Aneczka, dzięki Ci za to że wpadłaś do mojego wątku z miłym postem. Teraz tropszkę się ochłodziło, popadało, więc może z tej racji, że na razie siedzimy w domu, bęzie nam dane więcej pozwiedzać ogrodowych wąteczków, czego sobie i innym serdecznie życzę
Mufko, na wystawie nie byłam, choć mieszkam przecież niedaleko. Nigdy mnie jakoś nie ciągnęło do miejsc, w których są tłumy, a teraz na starość tym bardziej od nich stronię. Wolę przyglądać się roślinom w ich naturalnym środowisku lub w ogrodach pokazowych typu Pęchcin lub Dobrzyca. Mam jednak nadzieję, że dobrze się bawiliście i poczyniliście fajne zakupy, choć zdaje się, że możliwość ta była ograniczona. Dziękuję za wizytę w moim wąteczku i za dobre słowo. Pozdrawiam serdecznie
Margo, pewnie, że ludziska nie mają tyle czasu, ile by chcieli. Tym bardziej że w dzień pracują, a wieczorem uprawiają ogródek. No ale czasem jakoś tak przykro się robi, sama wiesz... Ileż to osób kiedyś się z nami kontaktowało, a teraz omijają nas szerokim łukiem. Na pewno tego też doświadczasz. Ale co tam... Jest jak jest. Takie są realia forumowe. W każdym razie dzięki, że postawiłaś mnie do pionu

W przyszłym roku też chciałabym, abyśmy się wzxajemnie odwiedziły, bo zmiany zaszły i u ciebie, i u mnie
Leszczyno, takie brązowienie liści u hortensji to wydaje mi się, że to skutki suszy, nic innego. U moich niektórych też listki u dołu zrobiły się żółte i odpadły. Na szczęście hortensje odżyły i mają się dobrze. Ja uważam, że mimo ich wymagań są jednymi z najdzielniejszych roślin.

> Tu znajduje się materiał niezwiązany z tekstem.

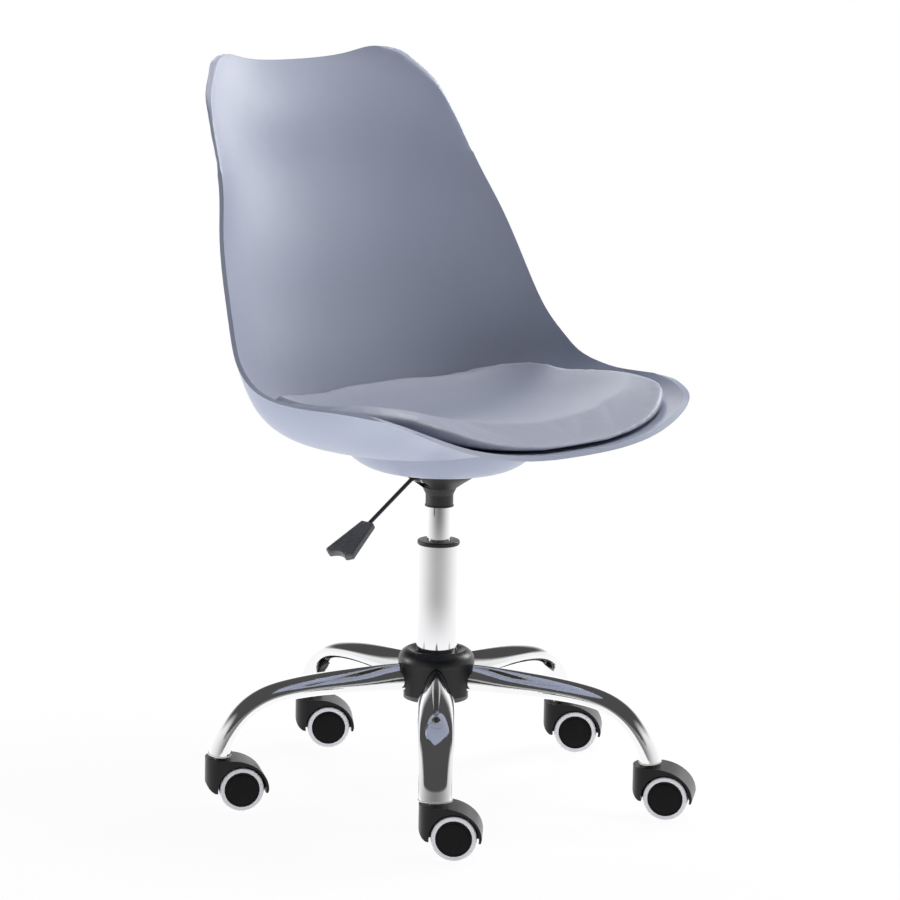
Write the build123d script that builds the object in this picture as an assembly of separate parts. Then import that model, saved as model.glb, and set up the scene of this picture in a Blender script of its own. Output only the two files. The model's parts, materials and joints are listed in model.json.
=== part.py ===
from build123d import *
import os
from collections import namedtuple
from math import cos, hypot, pi, radians, sin

# Swivel shell chair on a gas lift and a five-legged castor base. Millimetres.
# The origin is on the floor under the column, +Z is up and the seat faces -Y.

# ---- clearances
running_gap = 0.05        # radial gap of what turns or slides inside something
fit_gap = 0.02            # gap of a taper or a push fit
cloth_gap = 0.6           # gap under the soft cushion

# ---- castors
wheel_diameter = 50.0
wheel_width = 17.0
wheel_disc_diameter = 40.0
wheel_web = 6.0           # middle wall of the hood, between the two wheels
wheel_side_gap = 0.6
castor_trail = 21.5       # axle behind the stem
castor_circle = 254.0     # radius of the circle of stems
axle_diameter = 8.0
hood_width = 46.0
hood_wall = 3.2
hood_wheel_gap = 2.4
hood_nose_radius = 17.7
hood_nose_bottom = 21.0
hood_flat = 9.0           # flat top, from the stem backwards
stem_diameter = 11.0
stem_foot_diameter = 8.0
stem_foot_length = 13.0
stem_length = 16.0
stem_collar_diameter = 16.0
stem_collar = 3.0
castor_turns = (-47.0, -54.0, -49.0, -41.0, -33.0)    # rest heading of each castor

# ---- legs and hub
leg_count = 5
base_turn = -134.5        # heading of the first leg
leg_end_height = 62.0
leg_root_height = 139.0
leg_root_width = 24.0
# Oval tube at shares of its length: its width, its height and how far its top is pinched.
leg_sections = [(0, leg_root_width, 32.0, 0.34), (0.1, 27.0, 31.0, 0.32),
                (0.2, 34.5, 29.0, 0.26), (0.3, 40.0, 27.0, 0.18), (0.42, 42.0, 24.6, 0.1),
                (0.54, 41.5, 22.8, 0.04), (0.66, 40.5, 21.6, 0), (0.78, 39.0, 21.0, 0),
                (0.9, 37.5, 22.0, 0), (1, 37.0, 24.0, 0)]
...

Sweetdaysy, ja swoją lawendę ścięłam chyba tydzień temu. Jakoś tak. Myślę, że nadal możesz ulokować ją w woreczkach, byleby była sucha. Na razie to u mnie pada, ale jeśli na twoim terenie jest sucho, to sobie spokojnie zetnij ździebełka i wykorzystaj w dowolny sposób.
Nena08, witaj kochana! Myślałam już, że czymś ci się naraziłam podczas ostatniego spotkania, ale teraz mi ulżyło.

Mówisz, że Polar Bear u ciebie wiotki. Ja swoje posadziłam w szpalerku i chyba jedne opierają się na drugich, bo nie dostrzegam tej wiotkości. Nie są to bardzo sztywne pędy, ale takie powiedzmy średnie. Podobno z więkiem jest lepiej. Cieszę się z uzdrowionego storczyka. U siebie muszę też zrobić kontrolę korzeni, bo niektórych już dawno nie przesadzałam i pewnie część korzeni trzeba byłoby usunąć.